▸ WHAT THIS TASK INVOLVES: The material below contains a line with "base_plate();" and a line with "obj.matrix_parent_inverse = Matrix.Identity(4)". Copy exactly those two lines and all lines between them.
******************************
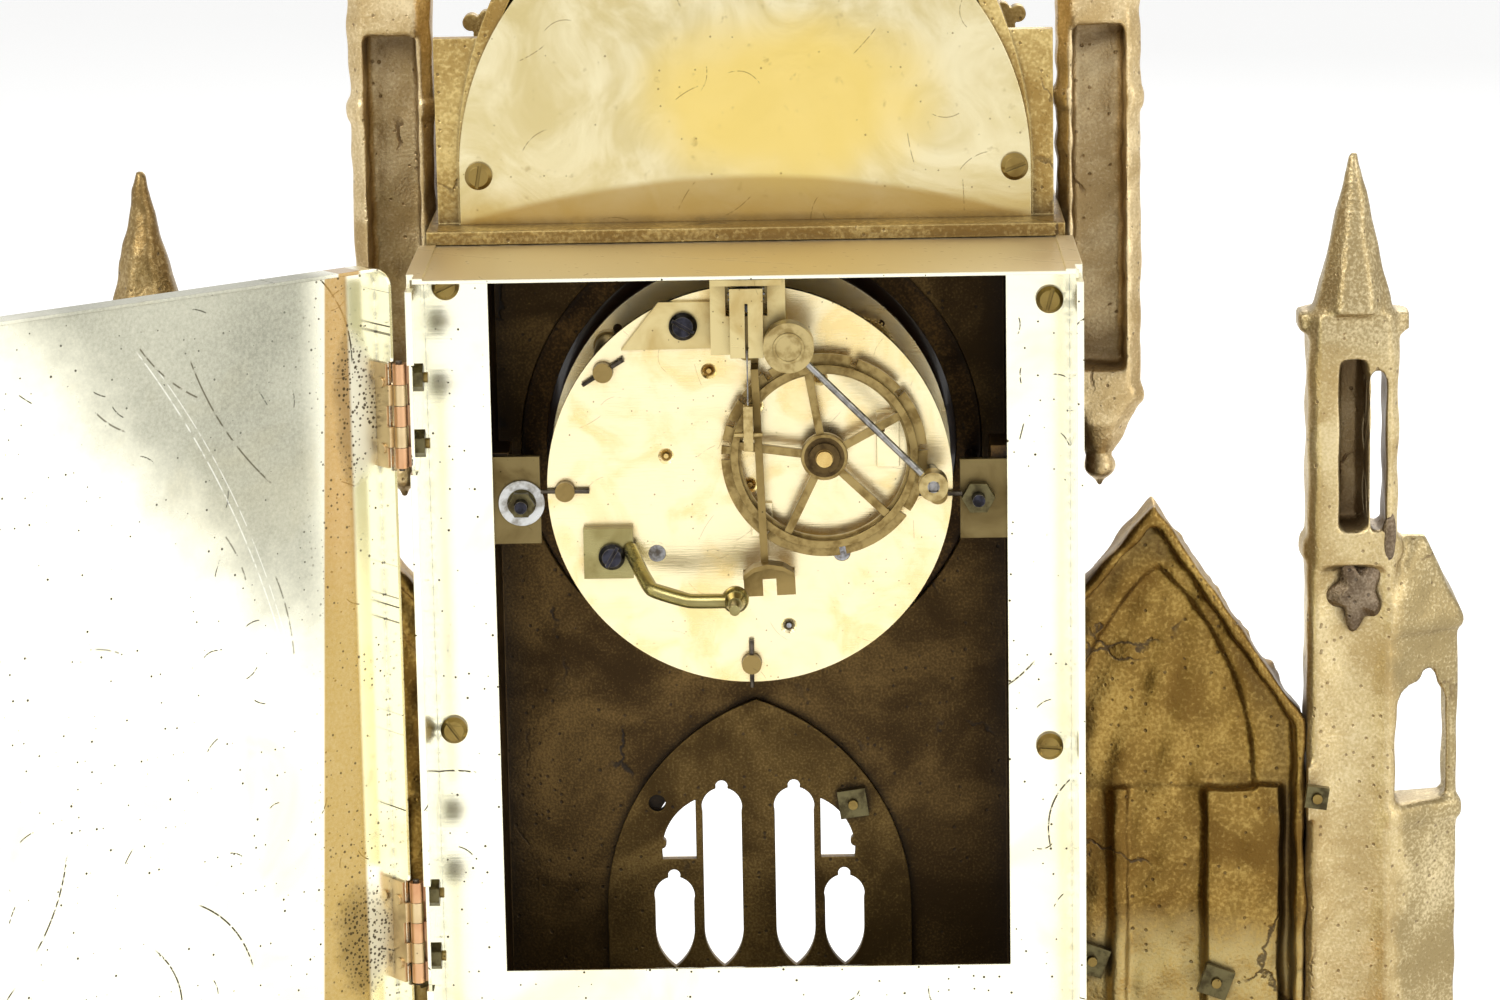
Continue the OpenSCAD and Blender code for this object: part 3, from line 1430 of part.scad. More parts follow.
module minute_wheel() {
  color(brass) on_dial(minute_at) difference() {
    union() {
      slab(cannon_y - 0.2, 1.2) toothed(minute_teeth, cannon_m, minute_phase);
      rod_y(1.8, cannon_y - 1.4, cannon_y);
      pinion(cannon_y - 1.3, 2.6, minute_leaves, hour_m, minute_pinion_phase);
    }
    rod_y(0.85, hour_wheel_y - 5, cannon_y + 3);
  }
}

module hour_wheel() {
  color(brass) on_dial(centre_at) difference() {
    union() {
      slab(hour_wheel_y, 1.2) toothed(hour_teeth, hour_m, hour_phase);
      rod_y(2.9, hour_hand_y - 1.2, hour_wheel_y);
    }
    rod_y(1.96, hour_hand_y - 5, hour_wheel_y + 3);
  }
}

// Striking train

strike_barrel_phase = toward(strike_barrel_at, strike_second_at);
strike_second_pinion_phase = mesh_phase(strike_barrel_at, strike_second_at, strike_barrel_teeth,
  strike_second_leaves, strike_barrel_phase);
strike_second_phase = toward(strike_second_at, pin_wheel_at);
pin_pinion_phase = mesh_phase(strike_second_at, pin_wheel_at, strike_second_teeth, pin_leaves, strike_second_phase);
pin_phase = toward(pin_wheel_at, warning_at);
warning_pinion_phase = mesh_phase(pin_wheel_at, warning_at, pin_teeth, warning_leaves, pin_phase);
warning_phase = toward(warning_at, fly_at);
fly_pinion_phase = mesh_phase(warning_at, fly_at, warning_teeth, fly_leaves, warning_phase);
count_front_y = plate_back_y + 4.6;
count_back_y = plate_back_y + 7.8;

module strike_second_wheel() {
  color(brass) on_dial(strike_second_at) {
    rod_y(1.15, inner_front_y + end_shake, inner_back_y - end_shake);
    rod_y(pivot_r, plate_front_y, inner_front_y + 1);
    rod_y(count_arbor_r, inner_back_y - 1, count_back_y + 3);
    pinion(great_y + 0.4, great_t + 0.8, strike_second_leaves, strike_barrel_m, strike_second_pinion_phase);
    train_wheel(second_y, 1.5, strike_second_teeth, strike_second_m, strike_second_phase, 3.6, 1.8);
  }
}

// Arc lengths between the notches of the rim: one blow at each half hour and
// the hour's own number of blows between them
count_total = 90;
function blows_before(n) = n == 0 ? 0 : blows_before(n - 1) + n + 1;

module count_wheel() {
  ring_r = count_r * 0.905;
  color(polished) on_dial(strike_second_at) difference() {
    union() {
      // Rim with its notches
      slab(count_front_y + 1.4, 1.4) difference() {
        circle(count_r, $fn = 128);
        circle(ring_r - 2.4);
        for (n = [0:11]) rotate(blows_before(n) * 360 / count_total) translate([count_r - 2, -0.7])
          square([4, 1.4 + 360 / count_total * 0.03 * count_r * 3.1416 / 180]);
      }
      slab(count_back_y, count_back_y - count_front_y - bite) difference() {
        circle(ring_r, $fn = 128);
        circle(ring_r - 1.7);
      }
      slab(count_back_y - 0.6, 1.6) difference() {
        circle(ring_r - 1);
        crossings(5.5, ring_r - 1.5, 5, 1.9, 80);
      }
      rod_y(5.4, count_front_y + 0.4, count_back_y + 0.4);
      rod_y(3.6, count_front_y + 0.4, count_back_y + 1.6);
    }
    rod_y(count_arbor_r + 0.02, count_front_y - 1, count_back_y + 4);
  }
}

module pin_wheel() {
  color(brass) on_dial(pin_wheel_at) {
    arbor(1);
    pinion(second_y + 0.6, 2.7, pin_leaves, strike_second_m, pin_pinion_phase);
    train_wheel(centre_y, wheel_t, pin_teeth, pin_m, pin_phase, 3, 1.8, 13.5);
    for (i = [0:9]) rotate([0, 18 + i * 36, 0]) at_xz([9.6, 0]) rod_y(0.5, centre_y - bite, centre_y + 3);
  }
}

module warning_wheel() {
  color(brass) on_dial(warning_at) {
    arbor(0.8);
    pinion(centre_y + 0.5, 2.2, warning_leaves, pin_m, warning_pinion_phase);
    train_wheel(warning_y, 1, warning_teeth, warning_m, warning_phase, 2, 1.2, 8.4);
    rotate([0, 30, 0]) at_xz([6.9, 0]) rod_y(0.4, warning_y - bite, warning_y + 2.4);
  }
}

module fly() {
  color(brass) on_dial(fly_at) {
    arbor(0.7);
    pinion(warning_y + 0.5, 2, fly_leaves, warning_m, fly_pinion_phase);
    translate([-6.4, escape_y - 4, -0.25]) cube([12.8, 7, 0.5]);
    rod_y(1.3, escape_y - 4, escape_y + 3);
  }
}

// Hammer on the rear end of its arbor, and the lever that the pins lift

hammer_head_at = [-9.6, 36.1];
hammer_rod_y = plate_back_y + 17;

module hammer() {
  color(brass) on_dial(hammer_head_at) difference() {
    union() {
      rod_y(hammer_head_r, hammer_rod_y - 2, hammer_rod_y + 3);
      rod_y(3.6, hammer_rod_y + 3 - bite, hammer_rod_y + 3.5);
    }
    rod_y(3, hammer_rod_y + 3.2, hammer_rod_y + 5);
  }
  color(steel) {
    d = hammer_head_at - hammer_at;
    u = d / norm(d);
    a = hammer_at + u * 3;
    b = hammer_head_at - u * (hammer_head_r - 0.5);
    translate([0, 0, dial_z]) bar([a[0], hammer_rod_y, a[1]], [b[0], hammer_rod_y, b[1]], 0.8);
    on_dial(hammer_at) {
      rod_y(hammer_arbor_r, inner_front_y + end_shake, hammer_rod_y + 2);
      rod_y(pivot_r, plate_front_y, inner_front_y + 1);
      // Tail towards the pin wheel
      rotate([0, -toward(hammer_at, pin_wheel_at), 0]) translate([0, centre_y + 0.8, -0.8]) cube([4.6, 1.6, 1.6]);
    }
  }
  color(brass) on_dial(hammer_at) difference() {
    rod_y(3.4, hammer_rod_y - 3, hammer_rod_y + 2.6);
    translate([-1.1, hammer_rod_y + 1.6, -1.1]) cube([2.2, 4, 2.2]);
  }
}

// Stand of the bell: block, bent arm and post
module bell_stand() {
  path = [[28.4, 1.7, -14], [26.4, 6, -17.2], [23, 14, -21.2], [14.2, 18.5, -23], [3.6, 21.6, -22.4]];
  color(polished) {
    on_dial([27.6, -21.3]) translate([0, plate_back_y, 0]) difference() {
      cube([11.6, stand_block_t, 12]);
      at_xz([5, 5.4]) rod_y(1.35, -1, stand_block_t + 1);
    }
    translate([0, plate_back_y, dial_z]) {
      for (i = [0:3]) bar(path[i], path[i + 1], bell_arm_r);
      for (i = [1:3]) translate(path[i]) sphere(bell_arm_r + 0.04, $fn = 32);
      translate(path[4]) {
        sphere(3.2, $fn = 48);
        cone_y(2.4, 1.6, 2.4, 5);
        rod_y(bell_pin_r, 4, 11);
      }
    }
  }
}

// Pendulum suspension and crutch

susp_y = plate_back_y + 12.4;
susp_plate_y = plate_back_y + 7.6;

module suspension_bracket() {
  color(brass) difference() {
    union() {
      on_dial() {
        // Foot on the back plate
        slab(plate_back_y + bracket_foot_t, bracket_foot_t)
          polygon([[5, 33], [5, 44], [20.6, 44], [29.4, 32.8]]);
        // Upright plate behind the chops, open above for the regulator
        slab(susp_plate_y + 2.4, 2.4) difference() {
          translate([-9, 32.9]) square([17.4, 19.1]);
          translate([-4.8, 42]) square([9.6, 11]);
        }
        // Bearing of the regulator's arbor
        slab(susp_plate_y - 3.6, 2) translate([-8.3, 44]) square([16.6, 8]);
      }
      for (x = [-8.3, 6.1]) translate([x, plate_back_y, dial_z + 33.5])
        cube([2.2, susp_plate_y + 1 - plate_back_y, 18.5]);
      // Bridge under the regulator's wheel
      for (x = [-8.3, 6.1]) translate([x, susp_plate_y + 2, dial_z + 49.6]) cube([2.2, 4, 2.2]);
      translate([-8.3, susp_y - 1.4, dial_z + 49.6]) cube([16.6, 2.8, 1.5]);
    }
    on_dial(foot_screw_at) rod_y(1.35, plate_back_y - 1, plate_back_y + 4);
    on_dial(regulator_at) rod_y(1.25, plate_back_y, susp_plate_y);
    translate([0, susp_y, dial_z + 45]) cylinder(r = 0.95, h = 8);
  }
}

// Sliding chops that grip the spring, hung on the regulator's screw
module suspension_chops() {
  color(polished) difference() {
    union() {
      for (s = [-1, 1]) translate([s > 0 ? 0.35 : -3.85, susp_y - 1.9, dial_z + 32.9])
        cube([3.5, 4, 16.2]);
      translate([-3.85, susp_y - 1.9, dial_z + 45.6]) cube([7.7, 4, 3.5]);
    }
    translate([0, susp_y, dial_z + 42]) cylinder(r = 0.95, h = 10);
  }
}

// Thin spring and the ferrule that takes the pendulum's hook
module suspension_spring() {
  color(steel) translate([-0.15, susp_y - 0.4, dial_z + 15]) cube([0.3, 2, 19.6]);
  color(brass) {
    translate([-1.1, susp_y - 0.9, dial_z + 11]) cube([2.2, 3, 10.5]);
    translate([-3.3, susp_y + 0.6, dial_z + 14.6]) rotate([0, 90, 0]) cylinder(r = 0.6, h = 6.6);
  }
}

module regulator_wheel() {
  color(steel) translate([0, susp_y, dial_z]) {
    translate([0, 0, 51.5]) linear_extrude(1.4) toothed(20, 0.4, 0);
    translate([0, 0, 45]) cylinder(r = 0.9, h = 7.5);
  }
}

// Arbor from the dial's top hole to the regulator wheel
module regulator_arbor() {
  color(steel) on_dial(regulator_at) {
    rod_y(1.2, dial_front_y - 0.2, susp_plate_y + 0.4);
    translate([-1.1, dial_front_y - 1, -1.1]) cube([2.2, 6, 2.2]);
    slab(susp_plate_y + 2, 2) toothed(20, 0.4, 0);
  }
}

module crutch() {
  strip_y = count_back_y + 1.2;
  color(brass) on_dial(pallet_at) rotate([0, 2, 0]) difference() {
    union() {
      rod_y(2.6, plate_back_y + 1.2, plate_back_y + 4.2);
      // Strip, cranked to pass behind the count wheel
      translate([-2.4, plate_back_y + 1.6, -4.2]) cube([1.8, 1.2, 4.2]);
      translate([-2.4, plate_back_y + 1.6, -4.8]) cube([1.8, strip_y + 1.2 - plate_back_y - 1.6, 1.2]);
      translate([-2.4, strip_y, -51]) cube([1.8, 1.2, 47.2]);
      // Fork: hood, and a plate slotted from below
      translate([-2.4, 0, -57.4]) {
        slab(strip_y + 1.2, 1.2) difference() {
          translate([-6, 0]) square([12, 6.4]);
          translate([-1.6, -1]) square([3.2, 5]);
        }
        slab(strip_y + 5.2, 5.2) polygon([[-6, 4.9], [-3.4, 6.6], [0, 7.3], [3.4, 6.6], [6, 4.9], [6, 6], [3.4, 7.7],
          [0, 8.4], [-3.4, 7.7], [-6, 6]]);
      }
    }
    rod_y(arbor_r, plate_back_y - 5, plate_back_y + 9);
  }
}

// Levers that let the striking off

module lifting_lever() {
  color(steel) on_dial(lifting_at) {
    rod_y(0.8, plate_front_y - 4, plate_front_y + 1.5);
    slab(plate_front_y - 1, 1.2) {
      circle(2);
      rotate(112) translate([0, -0.8]) square([12, 1.6]);
      rotate(180) translate([0, -0.8]) square([20, 1.6]);
    }
  }
}

module locking_lever() {
  color(steel) on_dial(locking_at) {
    arbor(1);
    slab(inner_back_y - 6, 1.2) {
      circle(2);
      rotate(100) translate([0, -0.7]) square([11, 1.4]);
    }
  }
}

base_plate();
plinth();
facade();
portal_tracery();
mirror([1, 0, 0]) aisle();  // aisle_left
aisle();  // aisle_right
mirror([1, 0, 0]) turret();  // turret_left
turret();  // turret_right
mirror([1, 0, 0]) tower();  // tower_left
tower();  // tower_right
gable();
gable_cover();
box();
door();
hinge_box_leaves();
hinge_door_leaves();
pins();
door_catch();
nuts();
case_screws();
movement_brackets();
movement_screws();
bezel_seat();
bezel();
bezel_glass();
dial();
hour_hand();
minute_hand();
front_plate();
back_plate();
pillars();
going_barrel();
strike_barrel();
going_winder();
strike_winder();
going_click();
strike_click();
second_wheel();
centre_wheel();
third_wheel();
escape_wheel();
pallets();
cannon_pinion();
minute_wheel();
hour_wheel();
strike_second_wheel();
count_wheel();
pin_wheel();
warning_wheel();
fly();
hammer();
bell_stand();
crutch();
suspension_bracket();
suspension_chops();
suspension_spring();
regulator_wheel();
regulator_arbor();
lifting_lever();
locking_lever();
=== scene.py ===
"""Table clock with a cathedral front, seen from behind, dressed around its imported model.

The castings get rounded, pitted sand-cast skins, the sheet brass its scratches and stains, the movement its polish,
and the dial its figures. Every length is in metres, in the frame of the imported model."""

import json
import math

import bmesh
import bpy
import numpy as np
from mathutils import Matrix, Vector


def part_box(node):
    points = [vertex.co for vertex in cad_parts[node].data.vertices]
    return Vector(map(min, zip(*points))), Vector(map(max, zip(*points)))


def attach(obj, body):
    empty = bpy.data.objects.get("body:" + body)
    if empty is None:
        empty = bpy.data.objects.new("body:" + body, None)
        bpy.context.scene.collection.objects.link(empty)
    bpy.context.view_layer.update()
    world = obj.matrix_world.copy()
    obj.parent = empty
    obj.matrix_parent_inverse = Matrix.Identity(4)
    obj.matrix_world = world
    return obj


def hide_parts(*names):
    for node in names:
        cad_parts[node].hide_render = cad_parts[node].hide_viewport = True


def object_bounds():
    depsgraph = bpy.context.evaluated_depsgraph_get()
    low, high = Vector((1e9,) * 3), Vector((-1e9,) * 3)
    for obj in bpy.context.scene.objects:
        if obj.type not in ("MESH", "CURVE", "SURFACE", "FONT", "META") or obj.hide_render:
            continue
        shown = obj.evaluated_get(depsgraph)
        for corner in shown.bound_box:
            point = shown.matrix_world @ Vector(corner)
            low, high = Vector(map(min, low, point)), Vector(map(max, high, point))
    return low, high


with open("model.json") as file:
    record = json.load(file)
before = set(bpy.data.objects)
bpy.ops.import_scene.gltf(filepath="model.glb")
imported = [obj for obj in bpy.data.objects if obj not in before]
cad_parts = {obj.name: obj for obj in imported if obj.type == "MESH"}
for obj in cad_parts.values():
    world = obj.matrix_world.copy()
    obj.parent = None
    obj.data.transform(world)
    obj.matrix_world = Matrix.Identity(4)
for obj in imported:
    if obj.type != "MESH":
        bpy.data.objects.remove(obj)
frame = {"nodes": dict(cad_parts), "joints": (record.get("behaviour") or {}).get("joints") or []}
cad_low, cad_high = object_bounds()
MM = 0.001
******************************
▸ EXERCISE RESULT:
base_plate();
plinth();
facade();
portal_tracery();
mirror([1, 0, 0]) aisle();  // aisle_left
aisle();  // aisle_right
mirror([1, 0, 0]) turret();  // turret_left
turret();  // turret_right
mirror([1, 0, 0]) tower();  // tower_left
tower();  // tower_right
gable();
gable_cover();
box();
door();
hinge_box_leaves();
hinge_door_leaves();
pins();
door_catch();
nuts();
case_screws();
movement_brackets();
movement_screws();
bezel_seat();
bezel();
bezel_glass();
dial();
hour_hand();
minute_hand();
front_plate();
back_plate();
pillars();
going_barrel();
strike_barrel();
going_winder();
strike_winder();
going_click();
strike_click();
second_wheel();
centre_wheel();
third_wheel();
escape_wheel();
pallets();
cannon_pinion();
minute_wheel();
hour_wheel();
strike_second_wheel();
count_wheel();
pin_wheel();
warning_wheel();
fly();
hammer();
bell_stand();
crutch();
suspension_bracket();
suspension_chops();
suspension_spring();
regulator_wheel();
regulator_arbor();
lifting_lever();
locking_lever();
=== scene.py ===
"""Table clock with a cathedral front, seen from behind, dressed around its imported model.

The castings get rounded, pitted sand-cast skins, the sheet brass its scratches and stains, the movement its polish,
and the dial its figures. Every length is in metres, in the frame of the imported model."""

import json
import math

import bmesh
import bpy
import numpy as np
from mathutils import Matrix, Vector


def part_box(node):
    points = [vertex.co for vertex in cad_parts[node].data.vertices]
    return Vector(map(min, zip(*points))), Vector(map(max, zip(*points)))


def attach(obj, body):
    empty = bpy.data.objects.get("body:" + body)
    if empty is None:
        empty = bpy.data.objects.new("body:" + body, None)
        bpy.context.scene.collection.objects.link(empty)
    bpy.context.view_layer.update()
    world = obj.matrix_world.copy()
    obj.parent = empty
    obj.matrix_parent_inverse = Matrix.Identity(4)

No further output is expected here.